Quality documentation is essential to prove the project's commercial viability, show the soundness and adequacy of its technical design, and show that cost and performance have been optimally balanced for operating requirements. Reports detailing demand analysis, technical designs, and recommendations must contain the necessary details that reflect these, all of which will be assessed during investor due diligence.
A lack of detailed, quality documentation hinders the financing process; therefore, efforts to generate these design and project details must be backed by sound record-keeping and document control practices, so that the most updated versions of these outputs to be provided, are readily available for all project stakeholders, including investors.
Bringing it All Home.
The journey from an infrastructure concept to a bankable reality is fundamentally anchored in a deep and accurate understanding of market demand. This foundational demand analysis is not an isolated step, but the essential input that informs subsequent aspects of the project.

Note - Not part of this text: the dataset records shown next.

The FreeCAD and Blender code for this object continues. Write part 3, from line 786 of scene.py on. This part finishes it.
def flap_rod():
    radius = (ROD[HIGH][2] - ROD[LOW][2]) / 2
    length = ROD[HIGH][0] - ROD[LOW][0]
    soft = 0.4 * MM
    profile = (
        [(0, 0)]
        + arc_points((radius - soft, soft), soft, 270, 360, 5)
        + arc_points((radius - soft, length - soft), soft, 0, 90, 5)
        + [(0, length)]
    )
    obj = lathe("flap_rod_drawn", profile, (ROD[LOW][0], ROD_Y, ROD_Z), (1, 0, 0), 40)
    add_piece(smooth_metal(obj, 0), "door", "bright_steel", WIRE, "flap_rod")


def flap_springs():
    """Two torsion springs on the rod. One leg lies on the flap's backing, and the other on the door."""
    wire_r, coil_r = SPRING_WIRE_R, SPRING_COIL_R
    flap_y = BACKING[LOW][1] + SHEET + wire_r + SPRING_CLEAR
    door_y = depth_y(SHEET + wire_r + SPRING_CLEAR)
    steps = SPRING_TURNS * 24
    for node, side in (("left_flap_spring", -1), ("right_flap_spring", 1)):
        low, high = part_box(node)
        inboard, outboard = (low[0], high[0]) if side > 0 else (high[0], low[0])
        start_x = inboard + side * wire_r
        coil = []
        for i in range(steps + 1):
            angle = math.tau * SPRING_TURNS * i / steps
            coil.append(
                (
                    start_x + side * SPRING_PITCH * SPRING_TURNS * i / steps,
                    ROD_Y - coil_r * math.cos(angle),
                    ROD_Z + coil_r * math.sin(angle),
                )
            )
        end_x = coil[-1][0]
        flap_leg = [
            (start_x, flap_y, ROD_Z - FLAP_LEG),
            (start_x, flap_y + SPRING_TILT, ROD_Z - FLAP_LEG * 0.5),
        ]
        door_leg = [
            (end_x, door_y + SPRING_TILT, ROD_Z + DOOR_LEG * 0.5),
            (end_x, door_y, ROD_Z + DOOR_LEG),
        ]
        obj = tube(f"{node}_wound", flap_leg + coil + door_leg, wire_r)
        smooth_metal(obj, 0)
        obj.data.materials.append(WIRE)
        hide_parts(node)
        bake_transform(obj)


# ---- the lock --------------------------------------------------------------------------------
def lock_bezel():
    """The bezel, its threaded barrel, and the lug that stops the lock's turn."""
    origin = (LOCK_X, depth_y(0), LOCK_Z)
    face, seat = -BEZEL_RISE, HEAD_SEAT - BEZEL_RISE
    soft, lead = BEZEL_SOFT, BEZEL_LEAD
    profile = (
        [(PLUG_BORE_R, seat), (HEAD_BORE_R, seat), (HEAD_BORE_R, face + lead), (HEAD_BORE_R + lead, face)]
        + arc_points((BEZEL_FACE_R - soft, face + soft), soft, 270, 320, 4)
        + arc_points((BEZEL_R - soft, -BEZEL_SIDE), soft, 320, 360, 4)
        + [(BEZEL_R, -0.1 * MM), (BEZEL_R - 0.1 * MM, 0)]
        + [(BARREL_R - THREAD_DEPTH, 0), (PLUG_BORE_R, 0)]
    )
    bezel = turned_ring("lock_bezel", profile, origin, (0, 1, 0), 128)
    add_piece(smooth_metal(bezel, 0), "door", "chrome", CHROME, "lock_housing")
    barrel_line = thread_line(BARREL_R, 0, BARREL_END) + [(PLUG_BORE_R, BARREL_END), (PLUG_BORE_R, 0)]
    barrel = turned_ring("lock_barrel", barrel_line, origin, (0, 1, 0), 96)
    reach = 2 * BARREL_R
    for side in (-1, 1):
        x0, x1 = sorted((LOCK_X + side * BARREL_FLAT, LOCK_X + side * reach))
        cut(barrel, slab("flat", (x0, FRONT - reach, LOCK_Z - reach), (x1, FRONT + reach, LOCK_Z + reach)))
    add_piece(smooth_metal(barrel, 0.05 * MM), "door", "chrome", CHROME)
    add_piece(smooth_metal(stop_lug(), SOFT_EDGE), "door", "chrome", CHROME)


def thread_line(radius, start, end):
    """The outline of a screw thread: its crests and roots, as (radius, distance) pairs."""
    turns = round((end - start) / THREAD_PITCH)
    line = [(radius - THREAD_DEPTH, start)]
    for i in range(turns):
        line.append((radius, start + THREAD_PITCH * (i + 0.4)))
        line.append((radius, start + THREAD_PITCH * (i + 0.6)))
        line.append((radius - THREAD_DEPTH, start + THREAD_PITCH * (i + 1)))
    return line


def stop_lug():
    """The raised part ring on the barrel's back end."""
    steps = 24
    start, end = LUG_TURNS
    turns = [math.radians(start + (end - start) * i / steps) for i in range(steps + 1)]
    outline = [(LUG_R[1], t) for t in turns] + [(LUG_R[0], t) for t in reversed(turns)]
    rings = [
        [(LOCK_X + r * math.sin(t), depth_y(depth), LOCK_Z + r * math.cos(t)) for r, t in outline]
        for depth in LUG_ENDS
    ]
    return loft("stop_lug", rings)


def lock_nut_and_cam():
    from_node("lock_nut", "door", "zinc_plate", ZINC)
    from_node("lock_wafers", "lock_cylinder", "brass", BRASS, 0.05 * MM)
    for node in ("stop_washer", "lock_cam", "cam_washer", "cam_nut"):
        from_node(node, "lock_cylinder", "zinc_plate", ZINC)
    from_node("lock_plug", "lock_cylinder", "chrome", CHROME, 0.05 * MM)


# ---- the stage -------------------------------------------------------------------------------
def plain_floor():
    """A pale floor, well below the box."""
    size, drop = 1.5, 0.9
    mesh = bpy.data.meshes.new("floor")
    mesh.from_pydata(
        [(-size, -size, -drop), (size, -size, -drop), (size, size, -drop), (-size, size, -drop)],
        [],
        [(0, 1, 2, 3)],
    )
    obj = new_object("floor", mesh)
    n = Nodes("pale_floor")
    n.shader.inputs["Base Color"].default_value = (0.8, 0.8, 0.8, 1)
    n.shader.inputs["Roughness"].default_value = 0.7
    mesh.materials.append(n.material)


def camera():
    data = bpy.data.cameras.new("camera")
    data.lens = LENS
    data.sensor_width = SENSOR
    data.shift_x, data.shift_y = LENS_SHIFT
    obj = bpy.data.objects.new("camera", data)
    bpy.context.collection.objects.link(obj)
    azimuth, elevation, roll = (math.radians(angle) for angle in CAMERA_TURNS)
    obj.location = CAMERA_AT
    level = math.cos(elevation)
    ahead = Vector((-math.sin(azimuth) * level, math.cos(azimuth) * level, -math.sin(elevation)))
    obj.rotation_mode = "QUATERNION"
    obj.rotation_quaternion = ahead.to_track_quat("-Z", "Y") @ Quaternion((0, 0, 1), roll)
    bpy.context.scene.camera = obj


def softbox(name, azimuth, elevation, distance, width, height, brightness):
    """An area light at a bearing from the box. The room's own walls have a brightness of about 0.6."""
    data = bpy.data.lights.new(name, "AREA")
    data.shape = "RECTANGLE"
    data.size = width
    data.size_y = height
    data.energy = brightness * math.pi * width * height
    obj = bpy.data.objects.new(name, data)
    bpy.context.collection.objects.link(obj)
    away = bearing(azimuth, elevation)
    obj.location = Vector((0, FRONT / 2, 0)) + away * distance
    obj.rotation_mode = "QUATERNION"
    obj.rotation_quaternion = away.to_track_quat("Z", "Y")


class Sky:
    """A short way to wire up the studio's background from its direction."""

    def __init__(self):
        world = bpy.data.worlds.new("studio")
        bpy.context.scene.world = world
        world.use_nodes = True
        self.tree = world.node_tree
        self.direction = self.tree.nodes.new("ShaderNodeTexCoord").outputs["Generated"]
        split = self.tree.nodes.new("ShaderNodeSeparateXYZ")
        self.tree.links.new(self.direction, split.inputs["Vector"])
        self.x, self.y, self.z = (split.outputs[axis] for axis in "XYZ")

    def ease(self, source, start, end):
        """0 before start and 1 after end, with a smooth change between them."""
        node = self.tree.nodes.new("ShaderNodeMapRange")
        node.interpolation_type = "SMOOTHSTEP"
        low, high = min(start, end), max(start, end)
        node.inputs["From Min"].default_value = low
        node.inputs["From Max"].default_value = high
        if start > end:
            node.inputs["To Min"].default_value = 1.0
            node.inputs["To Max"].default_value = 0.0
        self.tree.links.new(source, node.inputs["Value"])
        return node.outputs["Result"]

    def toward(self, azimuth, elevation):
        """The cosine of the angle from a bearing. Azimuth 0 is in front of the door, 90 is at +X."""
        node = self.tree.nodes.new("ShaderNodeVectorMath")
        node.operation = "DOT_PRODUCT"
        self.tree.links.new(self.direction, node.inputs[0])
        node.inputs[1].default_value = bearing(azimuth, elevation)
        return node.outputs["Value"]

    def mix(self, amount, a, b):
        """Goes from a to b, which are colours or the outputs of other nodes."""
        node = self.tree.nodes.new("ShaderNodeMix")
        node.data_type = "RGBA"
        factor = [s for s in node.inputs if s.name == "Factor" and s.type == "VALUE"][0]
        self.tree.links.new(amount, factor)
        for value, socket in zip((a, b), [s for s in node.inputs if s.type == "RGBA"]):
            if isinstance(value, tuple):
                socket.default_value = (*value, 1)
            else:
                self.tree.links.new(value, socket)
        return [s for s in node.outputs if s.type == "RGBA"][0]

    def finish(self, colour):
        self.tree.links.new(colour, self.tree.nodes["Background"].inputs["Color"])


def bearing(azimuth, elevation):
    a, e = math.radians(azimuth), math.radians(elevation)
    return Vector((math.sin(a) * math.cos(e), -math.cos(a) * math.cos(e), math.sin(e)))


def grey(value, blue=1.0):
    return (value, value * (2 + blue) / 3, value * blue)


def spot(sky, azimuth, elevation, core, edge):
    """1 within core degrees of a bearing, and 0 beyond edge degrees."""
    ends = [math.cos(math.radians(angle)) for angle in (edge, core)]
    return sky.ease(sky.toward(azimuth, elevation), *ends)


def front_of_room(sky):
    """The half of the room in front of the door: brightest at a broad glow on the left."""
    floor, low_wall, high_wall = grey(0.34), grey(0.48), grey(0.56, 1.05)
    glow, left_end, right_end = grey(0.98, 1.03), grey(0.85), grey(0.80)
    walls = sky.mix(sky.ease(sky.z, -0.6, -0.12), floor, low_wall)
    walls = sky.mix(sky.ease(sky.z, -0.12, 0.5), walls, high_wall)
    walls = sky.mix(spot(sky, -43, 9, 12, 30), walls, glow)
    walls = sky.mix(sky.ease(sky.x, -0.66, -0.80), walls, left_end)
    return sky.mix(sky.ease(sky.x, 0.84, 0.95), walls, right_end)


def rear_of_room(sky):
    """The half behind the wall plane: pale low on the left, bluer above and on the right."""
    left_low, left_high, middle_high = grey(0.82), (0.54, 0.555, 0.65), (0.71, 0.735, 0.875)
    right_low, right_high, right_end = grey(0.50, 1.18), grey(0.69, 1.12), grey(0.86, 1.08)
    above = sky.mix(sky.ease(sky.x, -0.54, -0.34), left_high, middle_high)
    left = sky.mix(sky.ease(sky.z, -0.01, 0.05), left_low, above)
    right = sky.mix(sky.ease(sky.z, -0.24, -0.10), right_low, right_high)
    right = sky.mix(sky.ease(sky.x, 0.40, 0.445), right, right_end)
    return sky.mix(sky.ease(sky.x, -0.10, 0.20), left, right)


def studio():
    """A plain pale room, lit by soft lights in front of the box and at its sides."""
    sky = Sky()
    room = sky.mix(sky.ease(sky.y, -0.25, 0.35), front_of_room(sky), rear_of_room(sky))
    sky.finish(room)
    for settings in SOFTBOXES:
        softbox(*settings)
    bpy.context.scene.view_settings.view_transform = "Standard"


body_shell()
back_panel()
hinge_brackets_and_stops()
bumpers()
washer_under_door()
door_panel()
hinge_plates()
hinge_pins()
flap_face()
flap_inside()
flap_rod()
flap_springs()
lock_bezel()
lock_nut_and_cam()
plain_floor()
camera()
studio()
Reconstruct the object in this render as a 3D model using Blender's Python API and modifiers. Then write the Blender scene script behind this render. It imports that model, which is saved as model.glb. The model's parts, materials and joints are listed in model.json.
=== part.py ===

It determines what to build, how to build it, what it will cost, and how to operate it.
Domain and subject matter experts serve as the indispensable bridge between the 'what' (demand) and the 'how' (design, build, operate).
Their expertise translates market insights and demand forecasts into concrete, quantifiable specifications for site layout, system components, operational procedures, and required human resources that will support the site during the operations and maintenance phase.
Successful infrastructure development and financing hinge upon an integrated approach, where a structured process, supported by qualified advisors and meticulous documentation, converts a project concept into a bankable asset capable of attracting the necessary long-term investment to deliver sustainable economic and social impact.
Avoid or at least reduce incidences of “Oops”
Focus resources and effort on this early stage, and provide demand-informed design and planning that can justify the project’s viability. That is what deepens investor confidence and supports the project’s post-construction success.